We lost. Big deal. I really think Chicago, with some visionary planning, can take that loss and turn it into a win for everyone.

Cap rate spreads - making sense?

I really like this analysis by David Lynn posted at NREI. Why? Because it makes sense to me.

At one point, the numbers were insane. People buying deals at a 4 cap with the unfounded expectation that the bubble would go on and on and on smelled of tulips in Rotterdam. And yes, the frost came.

But look at the charts now, if you happen to be a chart person. Add in your risk premium and real estate is slowly starting to make sense again. Buy at a 10, sell at a 8 is the maxim I have mentioned here before. And as the caps reach reasonable levels, real estate's making sense again. That is the beauty of cycles. The thing is - it could still get better. But I agree with the analysis that smart money will start jumping in again with relatively "safe" deals - reasonable interest rates, LTVs and expectations.

Get a life? Insurance that is, for a CRE loan....

What do you think of these thoughts from Chris Vittetoe, now of HFF? (I have done deals with HFF in the past and like the way they work, by the way.)

He tells us 80% of life insurers -- an old, traditional way of getting good size deals done before the CMBS boom -- are in the market. Of course, your LTVs are at 65% but decent rates, and then some aren't really back if you read this sentence: "We just met with one lender that has allocated $30 million for LA County for the rest of the year. That is $30 million for all real estate assets including office, retail and so on." That is one decent sized deal, even in this market.

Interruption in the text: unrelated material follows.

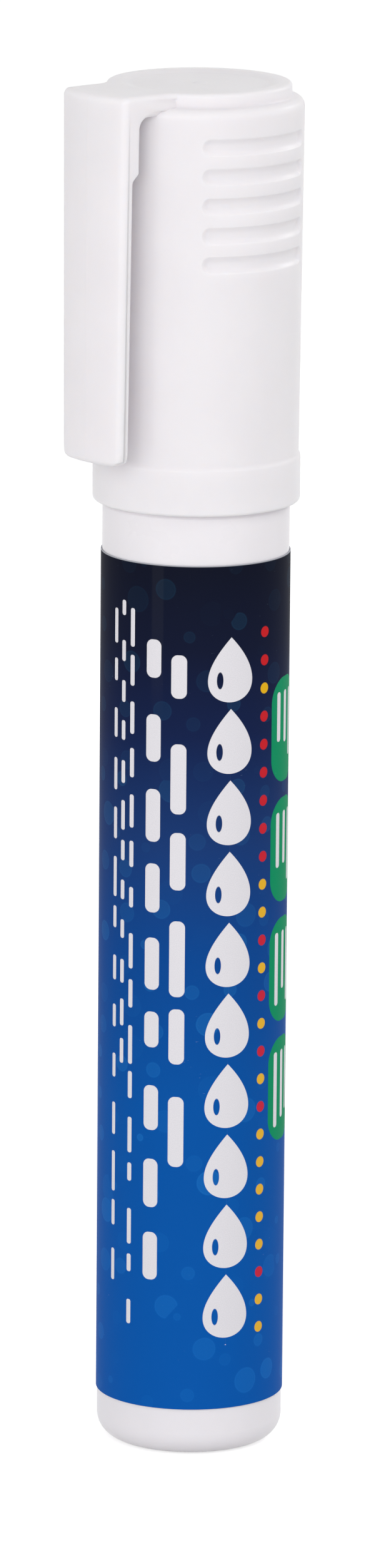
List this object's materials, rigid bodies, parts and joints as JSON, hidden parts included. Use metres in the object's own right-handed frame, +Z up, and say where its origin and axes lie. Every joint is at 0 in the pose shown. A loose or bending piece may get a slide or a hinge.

I'm also not sure that I agree with this conclusion. "A lot of people think we are still in a liquidity crisis but that was never true. There has always been plenty of money available just not at the pricing and leverage that some borrowers want."

At least in my world, I knew a bunch of lenders who were not able to lend money at any price. I suppose if you wanted to do a juice deal with insane, unsupportable rates and terms money was to be had. But almost no one was able to do those deals, of course. And given other things Chris said I think he might agree.

All that said, I think Chris has some really good things to say, especially when he talks about the pride of some developers who do not want to admit their properties have declined in value. And I would agree that the life lenders are really back in the market now in that they are lending at terms where deals work. And that is always good a good thing to hear.